Das ist zugleich richtig und falsch. Richtig ist, daß die Bildung eines neuen Kantons innerhalb der Schweiz (erstmals seit dem 1848 eingerichteten Verfassungs- und Regierungssystem und von geradezu ungeheurer Bedeutung innerhalb der Konstanten der Eidgenossenschaft) auf Grund schweizerischen innerstaatlichen Rechts, zuerst bernischen Verfas-süngsrechts und jetzt, wenn die Volksabstimmung der Kantonsgründung die endgültige Rechtsgrundlage gibt, des Bundesverfassungsrechts erfolgt. Die Völkerrechtsgemeinschaft hat damit formell nichts zu tun. Aber Völkerrecht spielt entscheidend herein.

Als am 1. März 1970 im ganzen Kanton Bern über einen Zusatz zur Staatsverfassung des Kantons Bern hinsichtlich des jurassischen Landesteiles abgestimmt wurde, war nach der Botschaft des Großen Rates des Kantons Bern hinsichtlich dieses Zusatzes ausdrücklich erklärt worden: Mit der Annahme des Verfassungszusatzes wird der Bevölkerung des Jura - soweit dies vom Kanton Bern abhängt - das „eigentliche Selbstbestimmungsrecht“ zuerkannt. Und in allen weiteren amtlichen Erklärungen dazu wurde immer wieder betont, daß den Jurassiern das Selbstbestimmungsrecht gewährt würde.

Selbstbestimmungsrecht ist aber ein Begriff des Völkerrechts (Artikel 1 der beiden Weltpakte der Menschenrechte, Schlußakte der KSZE von Helsinki). Was immer zur Ausübung eines solchen Selbstbestimmungsrechts an Voraussetzungen beigebracht werden muß, entstammt völkerrechtlichen Begriffen und Denkkategorien; etwa daß die selbstbestimmungsberechtigte Bevölkerung „in Freiheit“ (freely) über ihren politischen Status zu entscheiden hat.

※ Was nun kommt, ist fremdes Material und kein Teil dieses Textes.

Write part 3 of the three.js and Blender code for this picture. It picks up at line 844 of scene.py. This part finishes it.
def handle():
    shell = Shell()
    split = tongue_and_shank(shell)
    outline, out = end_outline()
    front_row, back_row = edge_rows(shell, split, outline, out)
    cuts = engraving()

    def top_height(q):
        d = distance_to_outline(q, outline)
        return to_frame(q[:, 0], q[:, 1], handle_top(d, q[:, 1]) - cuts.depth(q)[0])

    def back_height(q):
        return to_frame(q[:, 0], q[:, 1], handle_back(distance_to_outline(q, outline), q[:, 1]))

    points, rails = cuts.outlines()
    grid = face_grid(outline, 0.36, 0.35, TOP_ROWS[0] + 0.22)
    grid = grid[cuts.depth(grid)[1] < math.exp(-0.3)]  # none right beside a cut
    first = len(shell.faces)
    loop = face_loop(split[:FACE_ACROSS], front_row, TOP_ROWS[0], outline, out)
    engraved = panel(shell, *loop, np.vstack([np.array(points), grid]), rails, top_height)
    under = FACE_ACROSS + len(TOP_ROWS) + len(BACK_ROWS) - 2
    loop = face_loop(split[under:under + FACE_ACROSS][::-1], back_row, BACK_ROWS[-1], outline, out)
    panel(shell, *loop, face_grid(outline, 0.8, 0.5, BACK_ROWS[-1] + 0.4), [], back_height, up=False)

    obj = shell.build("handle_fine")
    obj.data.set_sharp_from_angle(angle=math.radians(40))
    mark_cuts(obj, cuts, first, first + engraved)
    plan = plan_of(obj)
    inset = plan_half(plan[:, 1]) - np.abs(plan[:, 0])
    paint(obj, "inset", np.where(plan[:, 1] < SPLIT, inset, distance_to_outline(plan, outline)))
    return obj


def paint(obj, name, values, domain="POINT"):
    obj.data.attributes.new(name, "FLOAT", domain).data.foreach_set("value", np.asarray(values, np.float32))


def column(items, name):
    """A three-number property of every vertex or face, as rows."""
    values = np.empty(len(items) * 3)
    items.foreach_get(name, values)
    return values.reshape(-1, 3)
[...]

Es handelt sich im Falle des Berner Jura freilich nicht um das extreme Selbstbestimmungsrecht in Form eines Gebiets- und Souveränitätsüber-ganges auf einen anderen oder einen eigenen souveränen Staat. Es gibt aber eben völkerrechtlich auch das interne Selbstbestimmungsrecht, wonach die selbstbestimmungsberechtigte Bevölkerung (stets eine ethnische Minderheit, also Volksgruppe) sich entscheiden kann, ob sie es beim bisherigen Zustand belassen oder eine (meist territoriale) Autonomie oder auch einen Gliedstaat (Kanton, Land, autonome Provinz) in einem Bundesstaat erlangen will.

Da allen Völkern (im ethnischen Sinne) nach den Welt-Menschenrechtspakten wie auch nach der Schlußakte von Helsinki das Recht auf Selbstbestimmung zusteht, und das Recht auf Selbstbestimmung heute kaum noch von der Staatengemeinschaft bestritten wird (auch wenn viele Staaten dagegen verstoßen), kann es sich nur noch darum handeln, ob das interne Selbstbestimmungsrecht genügt. Dies muß bejaht werden denn dieselbe Schlußakte der KSZE verbietet ja erzwungene Grenzänderungen (Festschreibung der Staaatsgrenzen in Europa) als friedensgefährdend. Der Jura könnte also ohne Zustimmung der Schweiz nicht an Frankreich angeschlossen werden. (Ob Frankreich das wollte, ist sowieso fraglich.)